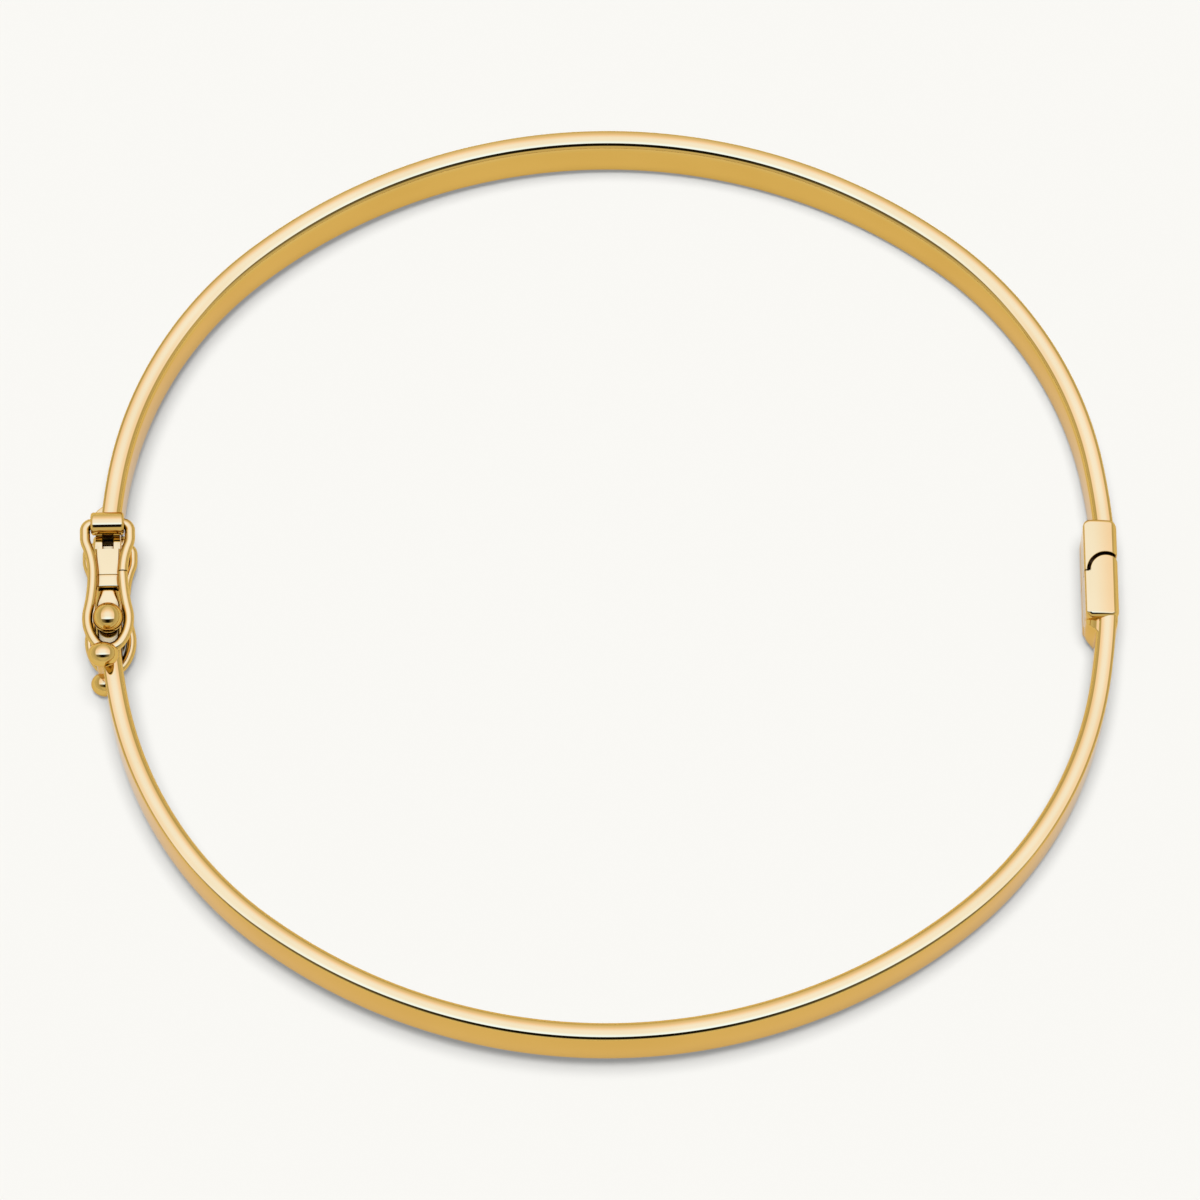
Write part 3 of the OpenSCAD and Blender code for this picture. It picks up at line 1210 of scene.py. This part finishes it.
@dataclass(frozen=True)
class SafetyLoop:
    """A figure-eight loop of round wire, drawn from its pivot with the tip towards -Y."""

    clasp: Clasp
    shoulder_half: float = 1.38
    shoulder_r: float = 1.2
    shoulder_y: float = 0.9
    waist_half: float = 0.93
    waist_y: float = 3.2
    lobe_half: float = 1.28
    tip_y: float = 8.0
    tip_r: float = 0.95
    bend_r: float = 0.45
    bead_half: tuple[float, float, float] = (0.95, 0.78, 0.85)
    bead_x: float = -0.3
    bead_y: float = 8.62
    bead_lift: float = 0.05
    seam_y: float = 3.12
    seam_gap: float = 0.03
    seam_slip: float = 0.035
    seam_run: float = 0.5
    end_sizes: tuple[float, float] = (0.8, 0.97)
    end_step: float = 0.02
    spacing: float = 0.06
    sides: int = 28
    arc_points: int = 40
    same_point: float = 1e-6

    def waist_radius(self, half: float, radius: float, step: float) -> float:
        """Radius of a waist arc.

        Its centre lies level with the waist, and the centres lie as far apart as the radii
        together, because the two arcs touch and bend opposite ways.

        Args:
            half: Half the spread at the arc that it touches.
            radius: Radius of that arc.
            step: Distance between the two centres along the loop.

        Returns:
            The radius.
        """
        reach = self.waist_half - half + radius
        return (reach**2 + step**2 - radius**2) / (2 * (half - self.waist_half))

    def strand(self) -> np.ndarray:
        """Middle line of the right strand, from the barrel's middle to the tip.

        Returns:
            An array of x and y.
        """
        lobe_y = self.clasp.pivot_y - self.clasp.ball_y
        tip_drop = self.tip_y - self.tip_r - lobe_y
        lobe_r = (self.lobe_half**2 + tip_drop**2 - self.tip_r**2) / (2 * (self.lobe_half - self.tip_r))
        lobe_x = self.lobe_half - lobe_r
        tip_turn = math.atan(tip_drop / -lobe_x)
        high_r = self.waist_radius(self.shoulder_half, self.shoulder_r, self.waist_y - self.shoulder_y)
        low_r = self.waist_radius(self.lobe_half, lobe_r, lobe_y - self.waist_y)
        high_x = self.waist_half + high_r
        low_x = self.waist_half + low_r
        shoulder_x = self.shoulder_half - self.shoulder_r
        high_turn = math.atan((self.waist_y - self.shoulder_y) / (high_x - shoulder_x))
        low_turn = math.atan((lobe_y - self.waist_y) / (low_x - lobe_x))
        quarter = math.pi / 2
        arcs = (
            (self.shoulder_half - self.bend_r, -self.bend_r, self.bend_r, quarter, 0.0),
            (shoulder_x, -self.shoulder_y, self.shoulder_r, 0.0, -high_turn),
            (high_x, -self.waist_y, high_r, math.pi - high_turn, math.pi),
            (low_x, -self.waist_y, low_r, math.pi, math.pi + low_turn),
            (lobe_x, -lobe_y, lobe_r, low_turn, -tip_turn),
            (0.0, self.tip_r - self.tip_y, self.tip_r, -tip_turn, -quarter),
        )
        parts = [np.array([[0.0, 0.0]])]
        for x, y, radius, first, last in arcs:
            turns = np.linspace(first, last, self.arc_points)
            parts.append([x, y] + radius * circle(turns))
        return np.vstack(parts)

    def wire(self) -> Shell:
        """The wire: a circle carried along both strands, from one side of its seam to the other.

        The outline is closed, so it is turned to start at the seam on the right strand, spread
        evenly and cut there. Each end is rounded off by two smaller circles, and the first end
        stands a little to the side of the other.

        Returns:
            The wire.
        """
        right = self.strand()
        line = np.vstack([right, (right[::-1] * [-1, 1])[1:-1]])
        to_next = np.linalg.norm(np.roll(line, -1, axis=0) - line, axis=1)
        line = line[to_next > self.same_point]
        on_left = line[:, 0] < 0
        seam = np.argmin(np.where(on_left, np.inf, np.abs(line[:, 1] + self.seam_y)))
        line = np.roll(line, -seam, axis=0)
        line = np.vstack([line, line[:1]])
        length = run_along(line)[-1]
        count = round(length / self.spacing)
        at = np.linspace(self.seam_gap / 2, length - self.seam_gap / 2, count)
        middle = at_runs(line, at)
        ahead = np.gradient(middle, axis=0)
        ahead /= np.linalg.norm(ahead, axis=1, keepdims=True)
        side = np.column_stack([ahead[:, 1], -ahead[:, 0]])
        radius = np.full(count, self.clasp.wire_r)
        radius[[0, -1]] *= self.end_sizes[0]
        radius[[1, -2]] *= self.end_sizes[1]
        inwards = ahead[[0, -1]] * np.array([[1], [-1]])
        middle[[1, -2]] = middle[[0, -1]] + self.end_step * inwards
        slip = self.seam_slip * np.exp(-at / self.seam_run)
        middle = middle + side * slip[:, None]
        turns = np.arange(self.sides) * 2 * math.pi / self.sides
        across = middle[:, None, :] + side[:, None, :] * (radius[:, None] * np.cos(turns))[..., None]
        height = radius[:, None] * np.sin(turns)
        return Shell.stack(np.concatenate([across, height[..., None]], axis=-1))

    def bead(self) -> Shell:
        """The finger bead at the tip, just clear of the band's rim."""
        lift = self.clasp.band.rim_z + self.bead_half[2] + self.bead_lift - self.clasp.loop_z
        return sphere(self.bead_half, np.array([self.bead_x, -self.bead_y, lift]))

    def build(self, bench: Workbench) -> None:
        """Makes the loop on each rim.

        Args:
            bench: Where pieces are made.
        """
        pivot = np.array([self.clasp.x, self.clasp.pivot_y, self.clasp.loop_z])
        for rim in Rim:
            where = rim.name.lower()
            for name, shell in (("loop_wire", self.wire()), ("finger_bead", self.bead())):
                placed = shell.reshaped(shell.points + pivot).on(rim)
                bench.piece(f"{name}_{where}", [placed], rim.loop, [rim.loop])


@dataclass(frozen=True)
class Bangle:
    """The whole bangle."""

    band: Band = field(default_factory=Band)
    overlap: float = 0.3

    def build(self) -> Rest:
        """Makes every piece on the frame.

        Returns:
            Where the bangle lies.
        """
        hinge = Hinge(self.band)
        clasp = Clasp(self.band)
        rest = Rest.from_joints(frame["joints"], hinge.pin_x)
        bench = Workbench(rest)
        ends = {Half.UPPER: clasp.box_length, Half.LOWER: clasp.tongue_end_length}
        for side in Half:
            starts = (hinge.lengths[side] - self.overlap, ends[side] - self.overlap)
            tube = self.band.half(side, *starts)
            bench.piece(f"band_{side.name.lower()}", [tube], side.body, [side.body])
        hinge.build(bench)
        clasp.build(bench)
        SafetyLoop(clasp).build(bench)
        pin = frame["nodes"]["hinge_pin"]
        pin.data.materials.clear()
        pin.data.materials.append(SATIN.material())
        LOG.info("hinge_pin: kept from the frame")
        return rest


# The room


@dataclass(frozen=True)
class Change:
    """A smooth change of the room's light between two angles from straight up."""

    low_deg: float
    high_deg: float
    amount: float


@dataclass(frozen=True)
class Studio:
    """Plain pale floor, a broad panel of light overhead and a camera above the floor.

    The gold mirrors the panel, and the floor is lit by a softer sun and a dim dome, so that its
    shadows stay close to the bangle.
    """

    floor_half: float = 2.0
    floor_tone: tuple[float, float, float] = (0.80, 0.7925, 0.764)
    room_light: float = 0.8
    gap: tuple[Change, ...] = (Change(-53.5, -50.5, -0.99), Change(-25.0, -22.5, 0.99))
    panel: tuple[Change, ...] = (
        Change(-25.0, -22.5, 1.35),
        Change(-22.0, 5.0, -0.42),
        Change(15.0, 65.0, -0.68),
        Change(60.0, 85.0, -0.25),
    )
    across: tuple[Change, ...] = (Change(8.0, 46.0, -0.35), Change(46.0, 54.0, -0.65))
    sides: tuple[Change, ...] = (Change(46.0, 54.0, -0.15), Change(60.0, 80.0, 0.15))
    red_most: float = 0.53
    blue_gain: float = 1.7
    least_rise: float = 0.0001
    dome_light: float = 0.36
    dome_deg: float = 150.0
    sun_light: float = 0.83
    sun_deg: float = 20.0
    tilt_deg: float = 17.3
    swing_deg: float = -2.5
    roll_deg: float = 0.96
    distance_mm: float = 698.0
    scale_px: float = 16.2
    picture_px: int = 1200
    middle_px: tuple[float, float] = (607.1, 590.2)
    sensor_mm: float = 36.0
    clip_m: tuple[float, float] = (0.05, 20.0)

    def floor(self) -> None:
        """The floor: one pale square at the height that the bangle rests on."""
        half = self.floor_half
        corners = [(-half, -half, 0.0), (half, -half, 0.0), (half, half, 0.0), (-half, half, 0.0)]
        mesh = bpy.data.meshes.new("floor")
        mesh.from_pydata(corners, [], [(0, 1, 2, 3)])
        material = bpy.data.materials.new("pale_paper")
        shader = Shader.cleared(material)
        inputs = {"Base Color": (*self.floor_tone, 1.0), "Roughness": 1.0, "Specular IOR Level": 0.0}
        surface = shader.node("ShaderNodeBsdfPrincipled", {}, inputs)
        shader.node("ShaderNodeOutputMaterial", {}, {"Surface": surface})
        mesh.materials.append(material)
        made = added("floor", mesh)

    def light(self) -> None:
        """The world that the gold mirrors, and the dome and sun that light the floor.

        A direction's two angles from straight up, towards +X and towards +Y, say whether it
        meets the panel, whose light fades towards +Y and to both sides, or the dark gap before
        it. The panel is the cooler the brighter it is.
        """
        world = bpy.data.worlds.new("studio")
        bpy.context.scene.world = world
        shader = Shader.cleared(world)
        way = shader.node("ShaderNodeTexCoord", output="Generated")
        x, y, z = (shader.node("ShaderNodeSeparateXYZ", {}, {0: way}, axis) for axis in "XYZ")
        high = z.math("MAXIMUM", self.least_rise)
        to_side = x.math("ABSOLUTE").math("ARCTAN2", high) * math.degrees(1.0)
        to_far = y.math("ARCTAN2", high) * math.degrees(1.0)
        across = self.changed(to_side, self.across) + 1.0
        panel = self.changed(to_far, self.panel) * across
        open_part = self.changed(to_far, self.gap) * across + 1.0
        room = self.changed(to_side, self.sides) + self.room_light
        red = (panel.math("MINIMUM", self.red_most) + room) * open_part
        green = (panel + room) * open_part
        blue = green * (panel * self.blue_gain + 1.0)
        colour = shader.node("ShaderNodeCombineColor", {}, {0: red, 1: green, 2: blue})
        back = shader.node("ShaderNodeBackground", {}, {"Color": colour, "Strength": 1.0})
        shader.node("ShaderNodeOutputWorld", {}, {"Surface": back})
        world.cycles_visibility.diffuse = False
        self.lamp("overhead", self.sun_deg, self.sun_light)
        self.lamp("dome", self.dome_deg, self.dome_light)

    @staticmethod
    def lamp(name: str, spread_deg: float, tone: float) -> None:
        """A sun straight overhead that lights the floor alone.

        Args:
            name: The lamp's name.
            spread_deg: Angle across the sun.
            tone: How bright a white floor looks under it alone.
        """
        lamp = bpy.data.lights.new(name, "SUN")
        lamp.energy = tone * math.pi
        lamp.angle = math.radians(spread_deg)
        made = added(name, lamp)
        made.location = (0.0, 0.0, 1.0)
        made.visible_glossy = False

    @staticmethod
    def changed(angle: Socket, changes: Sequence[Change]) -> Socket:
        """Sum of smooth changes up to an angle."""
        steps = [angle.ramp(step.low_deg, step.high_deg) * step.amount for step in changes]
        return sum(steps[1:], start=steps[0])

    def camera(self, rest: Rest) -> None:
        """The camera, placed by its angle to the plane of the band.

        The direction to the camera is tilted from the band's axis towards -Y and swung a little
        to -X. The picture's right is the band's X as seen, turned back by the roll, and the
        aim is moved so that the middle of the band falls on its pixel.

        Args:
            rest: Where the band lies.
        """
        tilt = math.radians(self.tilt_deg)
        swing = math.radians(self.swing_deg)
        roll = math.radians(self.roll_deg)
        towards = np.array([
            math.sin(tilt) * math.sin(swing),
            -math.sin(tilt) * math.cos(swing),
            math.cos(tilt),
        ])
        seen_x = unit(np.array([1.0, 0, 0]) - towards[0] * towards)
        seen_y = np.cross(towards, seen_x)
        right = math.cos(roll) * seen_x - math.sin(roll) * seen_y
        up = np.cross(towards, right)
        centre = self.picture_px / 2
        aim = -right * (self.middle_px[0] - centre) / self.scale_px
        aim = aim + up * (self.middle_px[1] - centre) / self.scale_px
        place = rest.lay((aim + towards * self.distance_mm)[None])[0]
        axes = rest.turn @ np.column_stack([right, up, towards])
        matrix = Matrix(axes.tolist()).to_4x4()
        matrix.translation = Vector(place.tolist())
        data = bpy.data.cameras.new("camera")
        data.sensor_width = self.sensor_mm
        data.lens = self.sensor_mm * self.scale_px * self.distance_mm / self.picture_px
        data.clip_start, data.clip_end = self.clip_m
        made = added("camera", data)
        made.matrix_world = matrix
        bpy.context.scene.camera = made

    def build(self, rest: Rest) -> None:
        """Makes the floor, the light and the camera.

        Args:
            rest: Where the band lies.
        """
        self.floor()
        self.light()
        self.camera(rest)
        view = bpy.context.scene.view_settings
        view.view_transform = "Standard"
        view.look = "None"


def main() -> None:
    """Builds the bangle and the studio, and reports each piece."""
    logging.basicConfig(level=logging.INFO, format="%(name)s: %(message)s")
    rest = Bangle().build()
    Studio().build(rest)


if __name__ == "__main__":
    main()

Exercise brief —
Starting at the top of the data above, repeat every line exactly until the line containing "same_point: float = 1e-6" has been given, then stop.

Answer below —
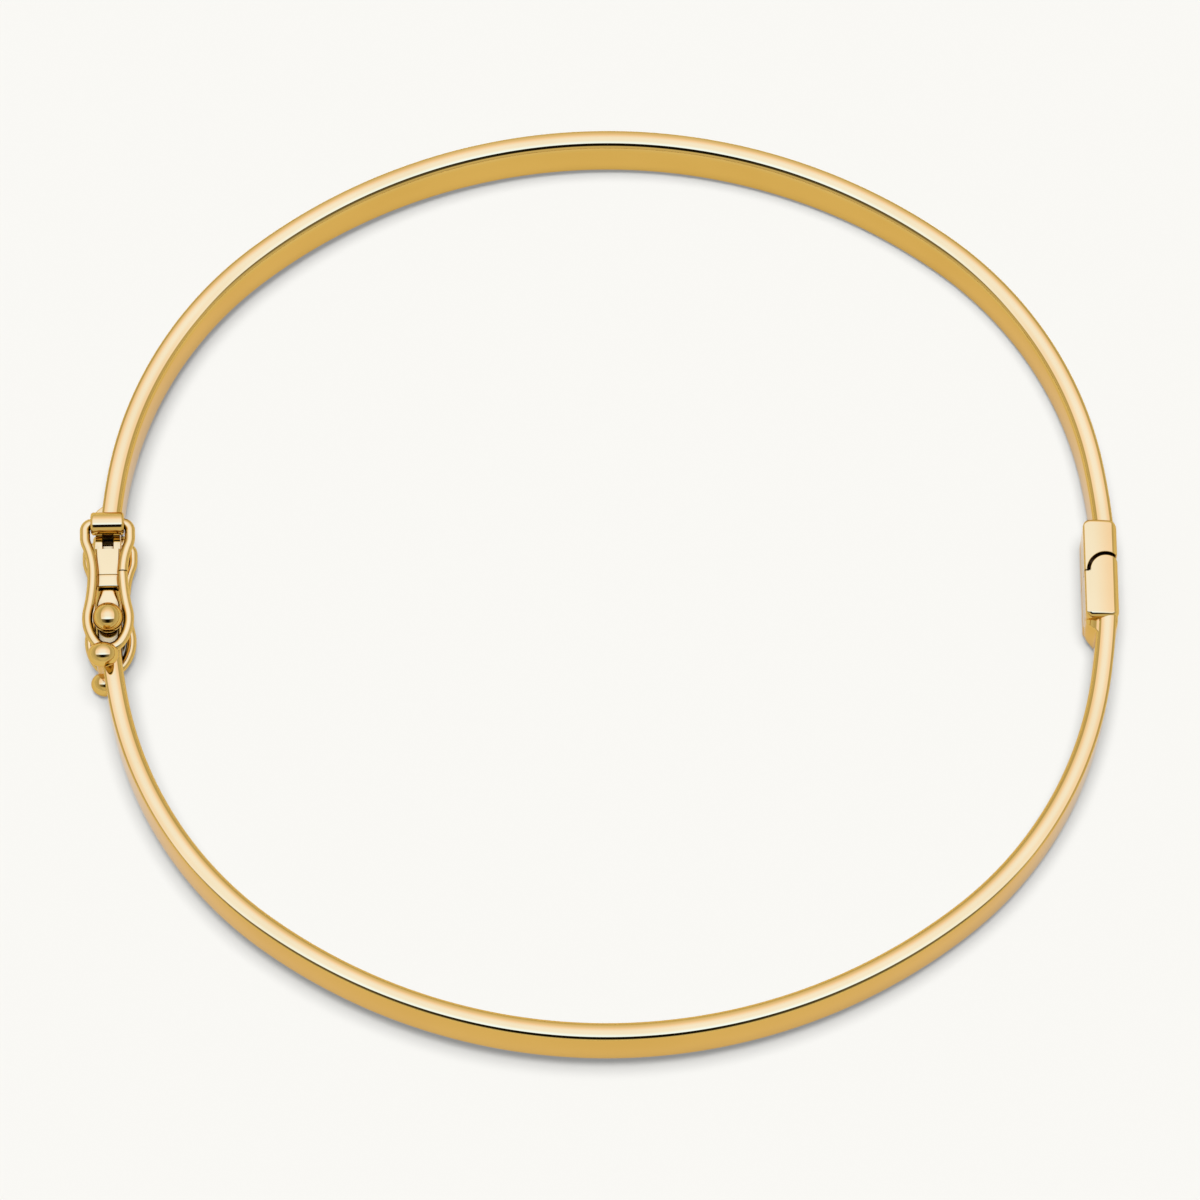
Write part 3 of the OpenSCAD and Blender code for this picture. It picks up at line 1210 of scene.py. This part finishes it.
@dataclass(frozen=True)
class SafetyLoop:
    """A figure-eight loop of round wire, drawn from its pivot with the tip towards -Y."""

    clasp: Clasp
    shoulder_half: float = 1.38
    shoulder_r: float = 1.2
    shoulder_y: float = 0.9
    waist_half: float = 0.93
    waist_y: float = 3.2
    lobe_half: float = 1.28
    tip_y: float = 8.0
    tip_r: float = 0.95
    bend_r: float = 0.45
    bead_half: tuple[float, float, float] = (0.95, 0.78, 0.85)
    bead_x: float = -0.3
    bead_y: float = 8.62
    bead_lift: float = 0.05
    seam_y: float = 3.12
    seam_gap: float = 0.03
    seam_slip: float = 0.035
    seam_run: float = 0.5
    end_sizes: tuple[float, float] = (0.8, 0.97)
    end_step: float = 0.02
    spacing: float = 0.06
    sides: int = 28
    arc_points: int = 40
    same_point: float = 1e-6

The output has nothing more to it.